Thursday, June 4, 2015

June is Grub Season

Grubs have arrived! These munching machines eat away at the root system of our lawns, killing otherwise healthy grass. Unsightly discoloration, loose turf, and bare areas are only the beginning. Read more after the jump for information on grubs and how to control them.

White grubs are small, plump, white larvae living below the soil surface. These grubs actually chew away at the roots of the grass, resulting in a yellow, patchy appearance - almost as if the lawn is dying out or needs to be watered more regularly. Because the root system of the grass is being eaten away, serious damage can occur if a treatment plan is not put into motion. Damaged turf will roll back like carpet; in many cases, damaged areas of a lawn must be reseeded in order to re-establish healthy grass. Reseeding a lawn can take several weeks to months, and can be a fairly expensive endeavor.

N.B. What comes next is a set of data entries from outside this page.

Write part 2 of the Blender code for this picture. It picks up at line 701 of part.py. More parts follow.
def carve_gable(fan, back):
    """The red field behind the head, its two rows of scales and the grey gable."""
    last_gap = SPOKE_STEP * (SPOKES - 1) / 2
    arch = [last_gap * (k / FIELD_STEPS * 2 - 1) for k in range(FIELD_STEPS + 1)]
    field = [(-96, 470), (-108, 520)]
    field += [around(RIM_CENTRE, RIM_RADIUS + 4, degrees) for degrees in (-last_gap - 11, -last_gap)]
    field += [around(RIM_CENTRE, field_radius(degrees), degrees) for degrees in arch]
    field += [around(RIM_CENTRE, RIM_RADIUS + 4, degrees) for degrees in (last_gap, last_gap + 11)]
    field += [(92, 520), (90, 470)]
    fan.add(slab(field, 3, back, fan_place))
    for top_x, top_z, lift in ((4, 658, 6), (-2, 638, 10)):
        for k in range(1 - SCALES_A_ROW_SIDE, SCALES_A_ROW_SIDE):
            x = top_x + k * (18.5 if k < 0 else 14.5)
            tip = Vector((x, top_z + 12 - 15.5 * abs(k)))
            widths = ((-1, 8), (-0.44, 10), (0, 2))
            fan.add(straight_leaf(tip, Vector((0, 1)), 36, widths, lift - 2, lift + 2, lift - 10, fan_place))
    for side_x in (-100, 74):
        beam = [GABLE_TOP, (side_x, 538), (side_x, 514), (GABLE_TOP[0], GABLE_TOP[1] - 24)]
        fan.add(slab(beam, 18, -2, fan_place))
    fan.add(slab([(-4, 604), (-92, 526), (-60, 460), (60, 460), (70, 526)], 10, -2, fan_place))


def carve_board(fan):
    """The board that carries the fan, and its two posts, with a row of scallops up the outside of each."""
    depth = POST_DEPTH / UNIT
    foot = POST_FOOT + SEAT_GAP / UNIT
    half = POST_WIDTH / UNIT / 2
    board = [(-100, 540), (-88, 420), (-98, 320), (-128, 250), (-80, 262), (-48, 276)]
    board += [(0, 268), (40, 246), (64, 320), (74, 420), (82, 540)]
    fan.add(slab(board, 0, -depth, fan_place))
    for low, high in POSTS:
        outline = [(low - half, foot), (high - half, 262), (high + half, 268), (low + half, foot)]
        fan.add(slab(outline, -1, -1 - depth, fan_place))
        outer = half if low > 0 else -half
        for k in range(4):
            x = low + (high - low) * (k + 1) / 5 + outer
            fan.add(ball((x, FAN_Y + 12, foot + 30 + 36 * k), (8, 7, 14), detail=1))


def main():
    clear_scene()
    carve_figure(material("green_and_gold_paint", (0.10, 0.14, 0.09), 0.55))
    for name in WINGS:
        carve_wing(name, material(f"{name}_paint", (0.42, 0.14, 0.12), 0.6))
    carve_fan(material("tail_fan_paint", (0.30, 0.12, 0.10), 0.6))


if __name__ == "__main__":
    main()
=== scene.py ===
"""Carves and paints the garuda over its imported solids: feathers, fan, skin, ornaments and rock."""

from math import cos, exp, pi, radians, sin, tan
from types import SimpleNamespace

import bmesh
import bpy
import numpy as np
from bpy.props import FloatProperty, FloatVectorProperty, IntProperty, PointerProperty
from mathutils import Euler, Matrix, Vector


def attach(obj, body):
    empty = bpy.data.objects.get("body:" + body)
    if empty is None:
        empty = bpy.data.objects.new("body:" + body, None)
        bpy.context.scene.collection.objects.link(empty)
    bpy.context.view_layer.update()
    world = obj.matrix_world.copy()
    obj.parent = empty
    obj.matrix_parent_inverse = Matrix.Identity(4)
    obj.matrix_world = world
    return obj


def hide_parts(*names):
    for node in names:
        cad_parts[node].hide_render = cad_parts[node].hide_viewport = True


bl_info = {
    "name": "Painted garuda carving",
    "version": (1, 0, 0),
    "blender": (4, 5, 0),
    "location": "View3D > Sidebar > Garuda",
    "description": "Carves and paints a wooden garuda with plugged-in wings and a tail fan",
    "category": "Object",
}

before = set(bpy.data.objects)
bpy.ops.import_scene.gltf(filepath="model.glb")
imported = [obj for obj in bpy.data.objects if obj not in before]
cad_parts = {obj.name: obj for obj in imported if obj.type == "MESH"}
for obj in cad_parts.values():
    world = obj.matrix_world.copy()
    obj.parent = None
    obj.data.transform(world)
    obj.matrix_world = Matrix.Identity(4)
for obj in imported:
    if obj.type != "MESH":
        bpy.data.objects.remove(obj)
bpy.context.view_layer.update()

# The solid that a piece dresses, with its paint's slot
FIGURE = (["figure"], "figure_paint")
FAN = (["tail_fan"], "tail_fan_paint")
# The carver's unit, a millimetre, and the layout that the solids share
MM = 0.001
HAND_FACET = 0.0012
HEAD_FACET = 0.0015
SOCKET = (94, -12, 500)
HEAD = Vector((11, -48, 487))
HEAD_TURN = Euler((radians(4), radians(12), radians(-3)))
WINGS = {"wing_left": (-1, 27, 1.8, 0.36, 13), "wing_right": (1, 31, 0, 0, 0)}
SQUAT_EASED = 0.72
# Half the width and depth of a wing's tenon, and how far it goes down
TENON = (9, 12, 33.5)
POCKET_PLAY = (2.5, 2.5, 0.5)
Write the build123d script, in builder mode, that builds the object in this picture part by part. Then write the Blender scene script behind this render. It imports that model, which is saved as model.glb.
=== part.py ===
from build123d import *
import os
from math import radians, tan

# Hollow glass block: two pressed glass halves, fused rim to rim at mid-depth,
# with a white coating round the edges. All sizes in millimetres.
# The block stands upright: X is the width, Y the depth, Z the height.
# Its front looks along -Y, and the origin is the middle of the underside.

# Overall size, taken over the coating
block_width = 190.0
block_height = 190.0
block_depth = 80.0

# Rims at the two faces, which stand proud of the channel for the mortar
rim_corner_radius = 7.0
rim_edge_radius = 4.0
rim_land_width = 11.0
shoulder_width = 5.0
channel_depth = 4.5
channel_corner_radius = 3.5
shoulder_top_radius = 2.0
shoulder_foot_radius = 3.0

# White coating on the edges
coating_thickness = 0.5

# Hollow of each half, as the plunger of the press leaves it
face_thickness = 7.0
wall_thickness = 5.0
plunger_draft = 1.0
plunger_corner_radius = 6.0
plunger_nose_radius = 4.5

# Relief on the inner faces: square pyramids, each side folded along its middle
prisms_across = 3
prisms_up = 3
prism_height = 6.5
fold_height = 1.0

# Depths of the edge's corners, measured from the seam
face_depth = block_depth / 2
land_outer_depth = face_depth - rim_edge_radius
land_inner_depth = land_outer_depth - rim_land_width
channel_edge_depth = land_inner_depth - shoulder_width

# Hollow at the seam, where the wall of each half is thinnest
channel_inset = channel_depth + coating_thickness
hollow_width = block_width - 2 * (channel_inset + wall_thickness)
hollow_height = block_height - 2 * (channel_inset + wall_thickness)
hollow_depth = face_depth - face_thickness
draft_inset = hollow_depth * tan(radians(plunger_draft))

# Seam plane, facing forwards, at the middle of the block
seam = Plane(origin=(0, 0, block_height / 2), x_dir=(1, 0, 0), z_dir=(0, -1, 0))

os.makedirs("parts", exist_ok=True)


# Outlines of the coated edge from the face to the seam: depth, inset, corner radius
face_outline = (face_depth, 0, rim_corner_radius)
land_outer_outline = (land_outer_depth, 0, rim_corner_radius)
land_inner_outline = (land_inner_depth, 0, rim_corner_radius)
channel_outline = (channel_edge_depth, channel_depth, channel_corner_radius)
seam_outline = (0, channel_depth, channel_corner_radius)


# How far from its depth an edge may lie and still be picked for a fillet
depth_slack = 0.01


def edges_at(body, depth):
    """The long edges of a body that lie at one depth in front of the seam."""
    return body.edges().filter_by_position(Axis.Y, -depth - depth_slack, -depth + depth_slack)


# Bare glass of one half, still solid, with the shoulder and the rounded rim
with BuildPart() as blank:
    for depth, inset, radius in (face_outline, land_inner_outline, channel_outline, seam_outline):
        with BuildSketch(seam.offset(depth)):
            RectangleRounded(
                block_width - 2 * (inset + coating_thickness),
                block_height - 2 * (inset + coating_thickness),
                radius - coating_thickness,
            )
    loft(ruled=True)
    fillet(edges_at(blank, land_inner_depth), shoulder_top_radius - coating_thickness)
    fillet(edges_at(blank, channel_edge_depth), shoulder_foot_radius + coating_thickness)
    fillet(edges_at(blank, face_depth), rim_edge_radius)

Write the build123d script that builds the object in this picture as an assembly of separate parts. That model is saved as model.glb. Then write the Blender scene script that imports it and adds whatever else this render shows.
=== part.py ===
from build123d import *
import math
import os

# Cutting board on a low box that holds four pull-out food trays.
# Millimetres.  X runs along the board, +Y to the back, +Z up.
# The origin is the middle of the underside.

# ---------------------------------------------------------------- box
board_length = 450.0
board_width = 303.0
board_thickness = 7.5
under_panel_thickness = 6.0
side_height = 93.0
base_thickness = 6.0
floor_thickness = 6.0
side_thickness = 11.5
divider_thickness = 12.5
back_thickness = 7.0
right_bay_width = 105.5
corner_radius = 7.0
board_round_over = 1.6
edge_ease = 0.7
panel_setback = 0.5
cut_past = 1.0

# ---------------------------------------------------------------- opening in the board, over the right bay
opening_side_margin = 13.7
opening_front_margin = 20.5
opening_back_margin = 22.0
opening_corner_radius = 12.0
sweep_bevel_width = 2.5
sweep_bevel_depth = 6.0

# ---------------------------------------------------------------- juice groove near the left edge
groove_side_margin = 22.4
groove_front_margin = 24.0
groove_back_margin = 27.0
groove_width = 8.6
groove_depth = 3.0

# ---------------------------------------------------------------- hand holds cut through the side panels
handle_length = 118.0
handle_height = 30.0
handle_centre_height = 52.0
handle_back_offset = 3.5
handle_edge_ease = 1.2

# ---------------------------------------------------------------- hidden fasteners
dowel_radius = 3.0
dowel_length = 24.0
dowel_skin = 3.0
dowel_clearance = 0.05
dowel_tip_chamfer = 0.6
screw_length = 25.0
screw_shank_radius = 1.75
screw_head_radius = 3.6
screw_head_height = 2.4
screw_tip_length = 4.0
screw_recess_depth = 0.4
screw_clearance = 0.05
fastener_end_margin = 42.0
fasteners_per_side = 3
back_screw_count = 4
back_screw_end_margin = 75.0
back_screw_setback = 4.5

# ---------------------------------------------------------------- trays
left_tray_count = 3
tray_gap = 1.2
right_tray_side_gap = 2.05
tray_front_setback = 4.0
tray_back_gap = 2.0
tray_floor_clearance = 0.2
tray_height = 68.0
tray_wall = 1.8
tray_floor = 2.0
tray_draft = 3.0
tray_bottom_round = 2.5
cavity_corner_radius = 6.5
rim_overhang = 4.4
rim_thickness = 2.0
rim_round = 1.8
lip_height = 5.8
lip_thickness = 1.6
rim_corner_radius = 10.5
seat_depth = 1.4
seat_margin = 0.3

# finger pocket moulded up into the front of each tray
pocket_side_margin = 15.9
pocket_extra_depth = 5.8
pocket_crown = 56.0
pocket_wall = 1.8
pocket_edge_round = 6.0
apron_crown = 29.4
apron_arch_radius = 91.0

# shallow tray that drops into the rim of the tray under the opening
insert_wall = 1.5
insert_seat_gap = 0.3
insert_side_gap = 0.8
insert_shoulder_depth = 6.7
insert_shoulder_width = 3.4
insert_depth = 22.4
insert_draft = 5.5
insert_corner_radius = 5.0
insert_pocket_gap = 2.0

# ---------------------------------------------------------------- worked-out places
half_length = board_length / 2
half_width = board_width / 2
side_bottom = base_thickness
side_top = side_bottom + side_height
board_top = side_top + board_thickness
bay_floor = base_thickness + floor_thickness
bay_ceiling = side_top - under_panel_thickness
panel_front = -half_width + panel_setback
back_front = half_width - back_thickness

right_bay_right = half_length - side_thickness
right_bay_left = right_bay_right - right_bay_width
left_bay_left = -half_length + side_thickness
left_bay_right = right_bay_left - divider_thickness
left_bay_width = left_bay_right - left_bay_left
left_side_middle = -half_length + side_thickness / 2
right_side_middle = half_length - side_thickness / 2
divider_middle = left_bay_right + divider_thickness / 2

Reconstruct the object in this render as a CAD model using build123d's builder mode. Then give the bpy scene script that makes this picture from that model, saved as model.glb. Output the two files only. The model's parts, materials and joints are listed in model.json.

What can we do to get a handle on grubs?

To control an insect population, we must understand its habits and life cycle. Some grubs complete their life cycle in one year. Others require three years to complete their life cycle. White grubs survive the winter as larvae in the soil. In the early spring the grubs begin to feed again.

Later in the spring and summer, they enter a resting stage (pupae) as they hatch into adult beetles. Beetles lay their eggs which hatch into grub larvae. The larvae feed voraciously, and the cycle begins again.

Utilizing a preventative grub control application before it is too late is the best way to control grubs. Waiting until damage is visible before investing in an annual (preventative) grub control application may mean it is too late to save the affected areas. Being proactive and protecting your lawn every year is the best way to fight grubs and a cycle of frustration.